Put not your trust in princes, nor in the son of man, in whom there is no help.3. Cp. Psalm 118:8-9, and see notes there for illustration of the kind of circumstances which may have suggested the warning. Cp. also Jeremiah 17:5 ff. Heathen princes doubtless are meant. It is possible that a party in Jerusalem was advocating a foreign alliance.
in whom there is no help] Or, salvation. Cp. Psalm 33:16; Psalm 60:11 (= Psalm 108:12) and note.
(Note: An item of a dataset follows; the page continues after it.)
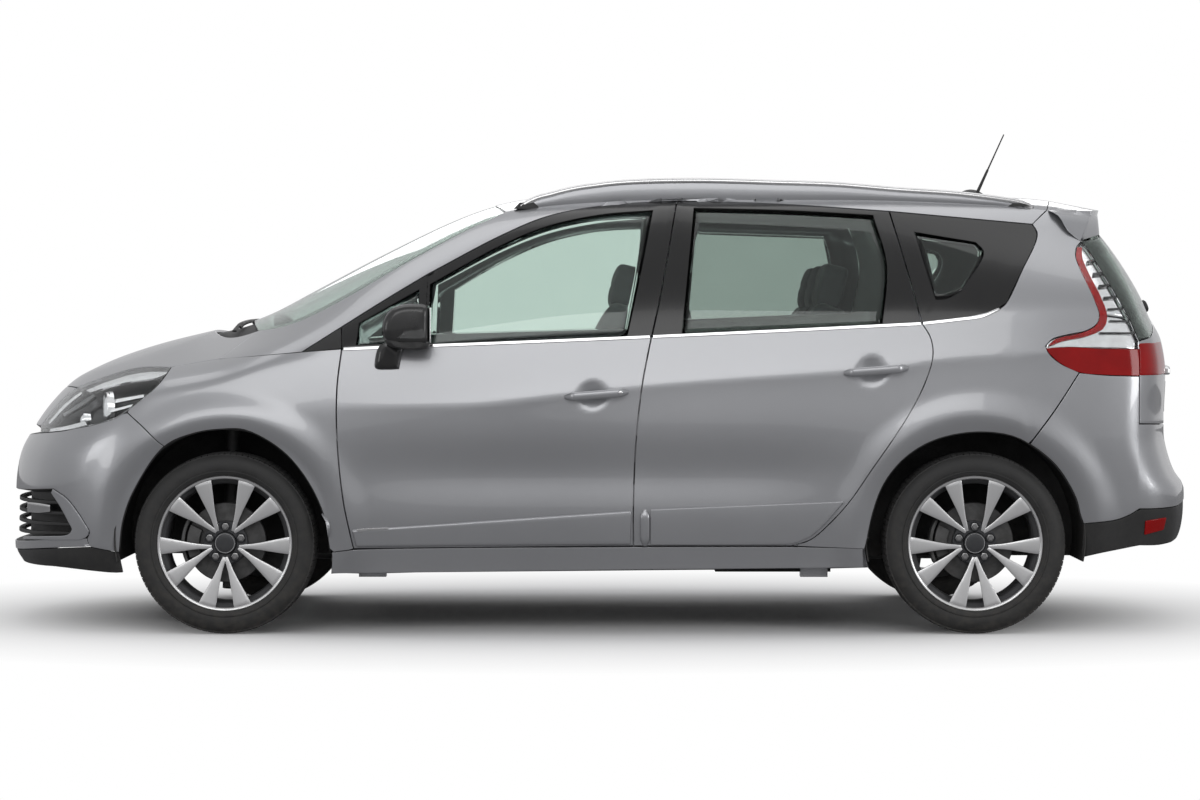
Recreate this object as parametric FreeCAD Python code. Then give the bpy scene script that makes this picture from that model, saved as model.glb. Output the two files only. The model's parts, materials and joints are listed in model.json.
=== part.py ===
import FreeCAD, Part
import math
import os

# Compact seven-seat minivan, in millimetres.
# +Z is up, the front faces -X and the car's left side is -Y.
# The origin is on the ground, in the middle of the body's length and width.

V = FreeCAD.Vector

# Driving dimensions of the whole car
body_length = 4570.0
body_width = 1844.0
body_height = 1662.0
wheelbase = 2770.0
front_axle_x = -1375.0
track = 1536.0
hub_height = 336.0
half_length = body_length / 2
half_width = body_width / 2

# Walls and gaps
skin_depth = 26.0
rabbet_depth = 31.0
end_wall = 40.0
shut_gap = 5.0
seal_clearance = 0.3
seal_width = 7.0
lower_wall = 120.0
upper_wall = 52.0
roof_wall = 30.0
flange_reach = 26.0
aperture_clearance = 6.0
glass_thickness = 5.0
glass_setback = 4.0
lamp_depth = 70.0
seat_clearance = 0.3
overrun = 400.0
mitre_limit_share = 0.4

# Tyres, rims and brake discs
tyre_width = 215.0
tyre_radius = hub_height
tyre_shoulder_drop = 26.0
tyre_sides = 72
rim_seat_radius = 228.6
rim_width = 190.0
rim_wall = 6.0
flange_height = 16.0
flange_width = 8.0
bead_clearance = 0.3
spoke_pairs = 5
spoke_start_angle = 54.0
spoke_half_angle = 16.5
spoke_root_half_angle = 7.0
spoke_thickness = 26.0
spoke_root_width = 26.0
spoke_tip_width = 50.0
hub_radius = 72.0
hub_bore_radius = 30.0
axle_clearance = 0.05
disc_radius = 148.0
disc_thickness = 24.0
disc_offset = -10.0
wheel_face_offset = 62.0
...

3, 4. The central thought of the Ps., expressed in Psalm 146:5 ff., is prefaced by a warning against the temptation to rely upon the favour and protection of men, however powerful. Princes to-day, they may be I dust to-morrow; and their loftiest schemes crumble into dust with them.
His breath goeth forth, he returneth to his earth; in that very day his thoughts perish.4. Cp. Psalm 104:29; Isaiah 2:22.
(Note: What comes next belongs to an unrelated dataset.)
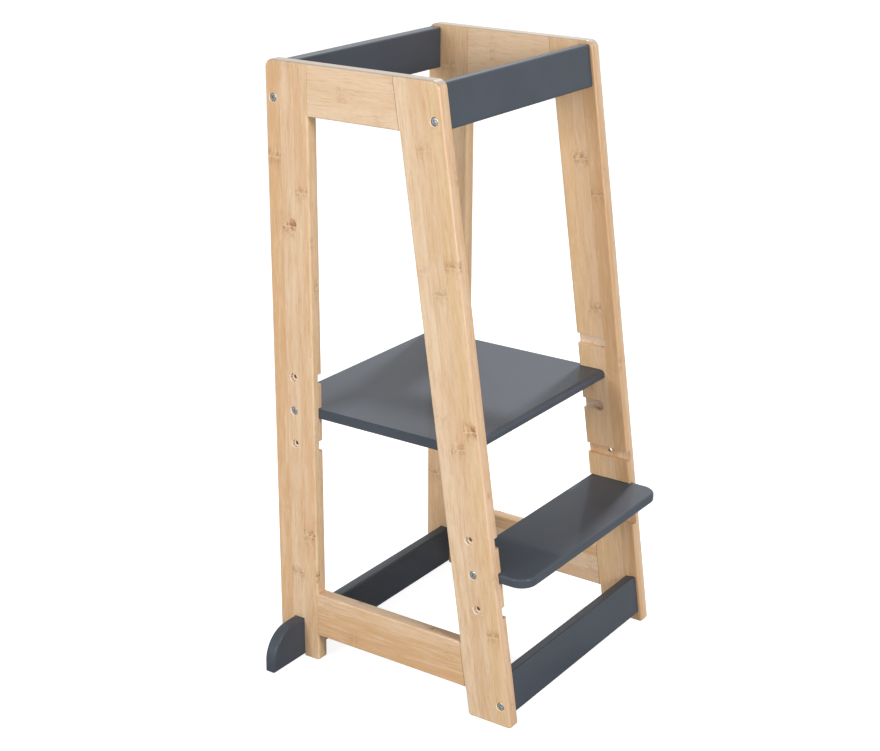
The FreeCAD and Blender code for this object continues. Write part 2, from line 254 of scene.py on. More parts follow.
# Laminated bamboo: strips beside each other in layers, with the rings where the cane had its nodes.
# Along the fibre is "along", across the plank "across" and through its thickness "through".
def bamboo(name, fibre, turn, acrossStart, seed, paler=0, innerShadeTint=0):
    finish = Finish(bpy.data.materials.new(name))
    look = bambooLook
    metre = 1000            # in millimetres
    x, y, z = finish.split(finish.place(turn))
    along, across = (z, y) if fibre == "z" else (y, z)
    along = along * metre
    across = (across - acrossStart) * metre
    through = (x.math("ABSOLUTE") - innerX) * metre
    thickness = (outerX - innerX) * metre
    drift = seed % 89       # shifts the patterns between the finishes

    swell = (across * 0.103 + drift).math("SINE") * look["stripUneven"]
    stripPlace = (across + swell) / look["stripWidth"]
    stripNumber = stripPlace.math("FLOOR")
    inStrip = stripPlace - stripNumber
    strip = stripNumber + x.math("GREATER_THAN", 0) * 31
    slack = 0.01            # keeps both faces of the plank inside the outer layers
    layer = ((through + slack) * (look["layers"] / (thickness + 2 * slack))).math("FLOOR")
    toneChance = finish.chance(strip, layer, seed + 0.5)
    spaceChance = finish.chance(strip, layer, seed + 3.5)

    # place and strength of the nearest node ring of this strip
    cell = along / look["nodeSpacing"] + spaceChance * 9
    cellNumber = cell.math("FLOOR")
    ringChance = finish.chance(strip, cellNumber, layer + seed)
    ringKind = finish.chance(cellNumber, strip + 11, layer + seed)
    fromRing = (cell - cellNumber - 0.3 - ringChance * 0.4) * look["nodeSpacing"]
    strength = ringKind * ringKind * 1.2 + 0.15

    def fibres(kind, side, shift, detail, roughness=0.5):
        alongScale, sideScale, throughScale, throughShift = look[kind]
        depth = through * throughScale + throughShift
        place = finish.join(along * alongScale + shift, side * sideScale, depth)
        return finish.noise(place, 1, detail, roughness)

    # fibres run straight, and wander near a strong ring
    nearRing = finish.fade(fromRing.math("ABSOLUTE"), look["nodeReach"], 2)
    wander = finish.noise(finish.join(along * 0.05, across * 0.1, through * 0.1 + strip * 5.3), 1, 2) - 0.5
    bent = across + wander * (nearRing * ringKind * look["wander"] + 2.5)
    own = strip * 7.7 + drift
    broad = fibres("broad", bent, own, 2)
    patches = fibres("patches", bent, own, 3, 0.6)
    streaks = fibres("streaks", bent, own, 3, 0.6)
    fine = fibres("fine", bent, own, 3, 0.65)
    bundles = fibres("bundles", bent, 0, 1)

    colour = finish.ramp(toneChance, [
        (0, look["pale"]), (0.22, look["middle"]), (0.42, look["pink"]), (0.62, look["yellow"]),
        (0.82, look["warm"]), (1, look["pale"]),
    ])
    grain = finish.fade(fine, 0.48, 0.78)
    dashes = finish.fade(bundles, 0.62, 0.74)
    colour = finish.blend(0.12, colour, look["middle"])
    colour = finish.tint(colour, look["warm"], 0.6, broad, 0.45, 0.75)
    colour = finish.tint(colour, look["pale"], 0.5, broad, 0.5, 0.25)
    colour = finish.tint(colour, look["warm"], 0.5, patches, 0.5, 0.72)
    colour = finish.tint(colour, look["pale"], 0.4, patches, 0.48, 0.26)
    colour = finish.blend(paler, colour, look["pale"])
    # painted shade: the inner faces are tinted warmer, standing in for warm bounce light in their shade
    colour = finish.tint(colour, look["warm"], innerShadeTint, through, thickness / 2, thickness / 5)
    colour = finish.tint(colour, look["streakBrown"], 0.42, streaks, 0.5, 0.76)
    colour = finish.tint(colour, look["pale"], 0.45, streaks, 0.46, 0.24)
    colour = finish.blend(grain * 0.44, colour, look["streakBrown"])
    colour = finish.blend(dashes * 0.32, colour, look["streakBrown"])

    # the ring: a pale line, a mottled brown band above it and short dark fibre ends below it
    mottle = fibres("mottle", bent, 0, 3, 0.65)
    halo = nearRing * finish.fade(mottle, 0.36, 0.7) * (ringKind * 1.3 + 0.2)
    band = finish.fade(fromRing, look["bandHeight"], 2) * finish.fade(fromRing, -0.8, 1.6)
    band = band * finish.fade(mottle, 0.36, 0.64)
    comb = finish.fade(fromRing, -look["combLength"], -1) * finish.fade(fromRing, 0.6, -0.8)
    comb = comb * finish.fade(fibres("comb", across, 0, 1), 0.46, 0.62)
    ringDark = (halo * 0.38 + band * 0.46 + comb * 0.42) * strength
    colour = finish.blend(ringDark, colour, look["nodeBrown"])
    ringLine = finish.fade((fromRing + wander * 5).math("ABSOLUTE"), look["ringLine"], look["ringLine"] / 4)
    colour = finish.blend(ringLine * (strength * 0.45), colour, look["pale"])

    # painted light and shade: the upward faces near the top of the frames are greyed for their dimmer, greyer
    # lighting; grooves and recesses are painted pale as if lit, and the bores painted dark as shade
    upward = finish.split(finish.node("ShaderNodeTexCoord", output="Normal"))[2]
    shadeDepth = look["topShadeDepth"]
    high = finish.fade(finish.split(finish.place())[2], height - shadeDepth, height - shadeDepth / 2)
    colour = finish.tint(colour, look["topShade"], high * 0.8, upward, 0.2, 0.8)
    # painted light in grooves and recesses, painted shade in the bores
    bored = finish.node("ShaderNodeAttribute", {"attribute_name": "bored"}, output="Fac")
    colour = finish.tint(colour, look["recess"], 0.8, bored, 0, 0.5)
    colour = finish.tint(colour, look["boreShade"], 1, bored, 0.5, 1)

    # a thin glue line between strips
    gluePlace = (inStrip - 0.5).math("ABSOLUTE") * look["stripWidth"]
    glue = finish.fade(gluePlace, look["stripWidth"] / 2 - look["glueLine"], look["stripWidth"] / 2)
    colour = finish.blend(glue * 0.26, colour, look["streakBrown"])

    roughness = look["roughness"] + grain * 0.1 + ringDark * 0.12
    relief = fine * 0.4 - dashes * 0.3 - ringDark * 0.5 - glue * 0.6
    finish.surface(Base_Color=colour, Roughness=roughness, Normal=finish.bump(relief, 0.35, look["relief"]),
                   Coat_Weight=look["coat"], Coat_Roughness=look["coatRoughness"])
    return finish.owner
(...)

to his earth] The ‘ground’ (ădâmâh) from which he was taken and ‘of which his name (âdâm = ‘man’) reminds him.
his thoughts] Or, purposes. The word is common in Aramaic, but occurs here only in the Heb. of the O.T.
The author of 1 Macc, appears to have had both this passage and Psalm 104:29 in his mind when he wrote (1Ma 2:63), “To-day he will be exalted, and to-morrow he will not be found, because he is returned to his dust, and his thought is perished.”
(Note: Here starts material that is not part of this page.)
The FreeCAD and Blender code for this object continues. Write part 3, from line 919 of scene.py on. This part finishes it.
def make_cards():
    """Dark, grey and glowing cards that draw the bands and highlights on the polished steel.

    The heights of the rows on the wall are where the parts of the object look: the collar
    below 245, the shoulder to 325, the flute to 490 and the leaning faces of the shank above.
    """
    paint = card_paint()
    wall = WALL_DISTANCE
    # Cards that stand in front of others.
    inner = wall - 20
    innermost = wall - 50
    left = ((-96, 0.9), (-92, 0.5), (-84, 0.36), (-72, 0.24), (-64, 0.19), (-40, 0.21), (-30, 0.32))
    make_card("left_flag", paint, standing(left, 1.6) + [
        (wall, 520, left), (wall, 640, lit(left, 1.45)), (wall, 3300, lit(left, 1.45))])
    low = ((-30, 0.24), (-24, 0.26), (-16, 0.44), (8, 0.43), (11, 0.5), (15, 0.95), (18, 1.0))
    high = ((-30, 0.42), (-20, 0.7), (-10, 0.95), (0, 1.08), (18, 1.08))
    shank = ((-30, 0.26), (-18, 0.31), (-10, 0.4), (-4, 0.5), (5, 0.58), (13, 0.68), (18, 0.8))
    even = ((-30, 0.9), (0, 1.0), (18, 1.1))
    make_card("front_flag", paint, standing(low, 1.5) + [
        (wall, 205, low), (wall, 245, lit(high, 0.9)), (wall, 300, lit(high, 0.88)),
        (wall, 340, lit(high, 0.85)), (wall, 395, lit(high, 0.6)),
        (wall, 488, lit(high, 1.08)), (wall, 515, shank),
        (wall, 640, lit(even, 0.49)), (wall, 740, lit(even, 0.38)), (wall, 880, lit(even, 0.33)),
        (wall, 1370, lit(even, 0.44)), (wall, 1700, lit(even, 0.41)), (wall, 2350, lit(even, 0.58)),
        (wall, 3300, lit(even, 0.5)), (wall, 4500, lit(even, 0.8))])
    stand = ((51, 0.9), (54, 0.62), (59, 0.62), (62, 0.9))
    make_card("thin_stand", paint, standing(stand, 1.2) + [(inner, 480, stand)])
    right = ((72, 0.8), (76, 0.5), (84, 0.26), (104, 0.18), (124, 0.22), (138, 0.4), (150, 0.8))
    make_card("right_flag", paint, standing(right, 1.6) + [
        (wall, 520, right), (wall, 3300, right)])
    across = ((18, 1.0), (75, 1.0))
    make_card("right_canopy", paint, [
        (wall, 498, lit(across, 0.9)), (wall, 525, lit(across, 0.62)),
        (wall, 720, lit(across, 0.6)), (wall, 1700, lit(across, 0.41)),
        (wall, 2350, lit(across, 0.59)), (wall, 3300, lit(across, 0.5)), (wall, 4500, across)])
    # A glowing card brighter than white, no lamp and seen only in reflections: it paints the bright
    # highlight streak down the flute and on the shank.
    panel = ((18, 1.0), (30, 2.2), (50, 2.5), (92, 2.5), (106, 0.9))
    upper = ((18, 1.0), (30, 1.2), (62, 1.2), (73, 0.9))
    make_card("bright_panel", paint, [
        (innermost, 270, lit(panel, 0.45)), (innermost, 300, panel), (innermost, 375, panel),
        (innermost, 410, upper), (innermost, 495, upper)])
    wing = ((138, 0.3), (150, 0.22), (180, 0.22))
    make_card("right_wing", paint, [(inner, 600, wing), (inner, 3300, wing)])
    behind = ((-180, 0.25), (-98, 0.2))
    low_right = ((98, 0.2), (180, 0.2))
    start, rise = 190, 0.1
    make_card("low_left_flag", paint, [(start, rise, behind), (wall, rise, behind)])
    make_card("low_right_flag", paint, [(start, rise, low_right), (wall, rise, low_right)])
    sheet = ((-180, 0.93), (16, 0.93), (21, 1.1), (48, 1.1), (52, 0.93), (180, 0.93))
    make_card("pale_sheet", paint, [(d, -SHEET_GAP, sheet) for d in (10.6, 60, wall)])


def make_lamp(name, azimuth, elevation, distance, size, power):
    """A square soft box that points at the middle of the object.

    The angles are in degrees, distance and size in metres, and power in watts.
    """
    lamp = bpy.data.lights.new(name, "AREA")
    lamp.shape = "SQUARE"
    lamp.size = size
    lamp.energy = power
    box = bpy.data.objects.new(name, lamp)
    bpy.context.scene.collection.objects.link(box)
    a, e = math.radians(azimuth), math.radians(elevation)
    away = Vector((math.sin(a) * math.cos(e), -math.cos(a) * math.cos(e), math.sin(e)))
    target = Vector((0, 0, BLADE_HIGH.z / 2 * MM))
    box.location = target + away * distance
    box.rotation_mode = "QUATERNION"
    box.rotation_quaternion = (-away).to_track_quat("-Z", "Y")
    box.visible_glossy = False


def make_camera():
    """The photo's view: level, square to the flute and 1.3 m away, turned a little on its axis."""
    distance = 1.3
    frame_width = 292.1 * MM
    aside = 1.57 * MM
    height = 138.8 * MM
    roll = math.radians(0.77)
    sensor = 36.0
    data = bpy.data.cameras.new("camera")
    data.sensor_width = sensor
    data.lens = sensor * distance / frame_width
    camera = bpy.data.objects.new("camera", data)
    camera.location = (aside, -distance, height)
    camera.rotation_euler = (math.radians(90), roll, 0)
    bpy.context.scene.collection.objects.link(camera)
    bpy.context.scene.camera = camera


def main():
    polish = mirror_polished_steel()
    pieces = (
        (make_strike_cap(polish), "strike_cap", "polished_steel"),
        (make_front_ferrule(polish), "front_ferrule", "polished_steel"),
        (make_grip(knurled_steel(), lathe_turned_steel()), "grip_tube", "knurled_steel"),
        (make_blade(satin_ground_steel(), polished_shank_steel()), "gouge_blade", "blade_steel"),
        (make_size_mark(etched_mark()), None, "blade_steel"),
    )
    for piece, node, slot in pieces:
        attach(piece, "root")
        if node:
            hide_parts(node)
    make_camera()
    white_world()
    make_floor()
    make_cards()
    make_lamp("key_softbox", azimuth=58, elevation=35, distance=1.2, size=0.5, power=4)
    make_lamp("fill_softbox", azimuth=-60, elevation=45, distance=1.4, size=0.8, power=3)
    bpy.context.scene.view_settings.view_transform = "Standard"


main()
Happy is he that hath the God of Jacob for his help, whose hope is in the LORD his God:5. Happy is he, whose help is the God of Jacob;
Whose hope resteth upon Jehovah his God.
Cp. Psalm 33:12; Psalm 144:15; Psalm 20:1. The word for hope is Aramaic, and is found elsewhere only in Psalm 119:116 : the cognate verb is used in Psalm 145:15 (A.V. wait).
Which made heaven, and earth, the sea, and all that therein is: which keepeth truth for ever:6. The omnipotence and faithfulness of Jehovah are contrasted with the frailty and transitoriness of man (Psalm 146:3-4). For similar references to the power of Jehovah manifested in creation as a ground for trusting Him see Psalm 121:2; Psalm 124:8; cp. Nehemiah 9:6; Acts 4:24.
all that in them is] In heaven and earth and sea; all being wherever found. Cp. Exodus 20:11.
Which executeth judgment for the oppressed: which giveth food to the hungry. The LORD looseth the prisoners:7. Illustrations of Jehovah’s beneficent action, not without allusion to the circumstances of Israel. Observe how these Divine works were literally manifested in Christ’s miracles. 7 a is abbreviated from Psalm 103:6; with 7 b cp. Psalm 107:9.
the Lord &c.] Five times the name of Jehovah stands emphatically at the beginning of the line, to shew that it is He and no other Who does all these things. Prison may be a figure for exile, or for suffering generally (cp. Psalm 107:10; Psalm 107:14). Releasing from prison and giving sight to the blind are coupled together in Isaiah 42:7; Isaiah 61:1, “to prisoners opening of eyes.”
The LORD openeth the eyes of the blind: the LORD raiseth them that are bowed down: the LORD loveth the righteous:8. Blindness is a figure for moral and spiritual ignorance and insensibility, and helplessness in general. Cp. Isaiah 29:18; Isaiah 35:5; Deuteronomy 28:19; Job 12:25; Isaiah 59:9-10.
raiseth up them that are bowed down] As Psalm 145:14.
loveth] And therefore, as P.B.V., careth for them. But is not this an accidental mistake, introduced into the Great Bible of 1540? Coverdale (1535) and the Great Bible of 1539 have loveth.
The LORD preserveth the strangers; he relieveth the fatherless and widow: but the way of the wicked he turneth upside down.9. As in Psalm 94:6 the sojourners or resident aliens who had no rights of citizenship, orphans, and widows are typical examples of defencelessness. They are therefore specially under Jehovah’s protection, and are commended in the Law to the care of the Israelites.
 The LXX regularly renders gçr, ‘sojourner,’ by προσήλυτος; but this does not mean ‘proselyte’ in the later technical sense of “a Gentile who through circumcision and observance of the law had been admitted into full religious fellowship with Israel,” but, as the Vulg. renders it here, ‘advena.’ See Schürer’s Hist. of Jewish People, § 31, E.T. ii. ii. 315.
relieveth] R.V. upholdeth.
turneth upside dawn] Lit. as R.V. marg., maketh crooked; turns aside from its goal, so that it leads to destruction. Cp. Psalm 1:6. That which they would fain do to innocent men (Psalm 119:78) He does to them.
The LORD shall reign for ever, even thy God, O Zion, unto all generations. Praise ye the LORD.10. Cp. Exodus 15:18. Such is Jehovah, Zion’s God: and His reign is eternal, not transitory, like the dominion of earthly princes (Psalm 146:3-4). Cp. Psalm 145:13.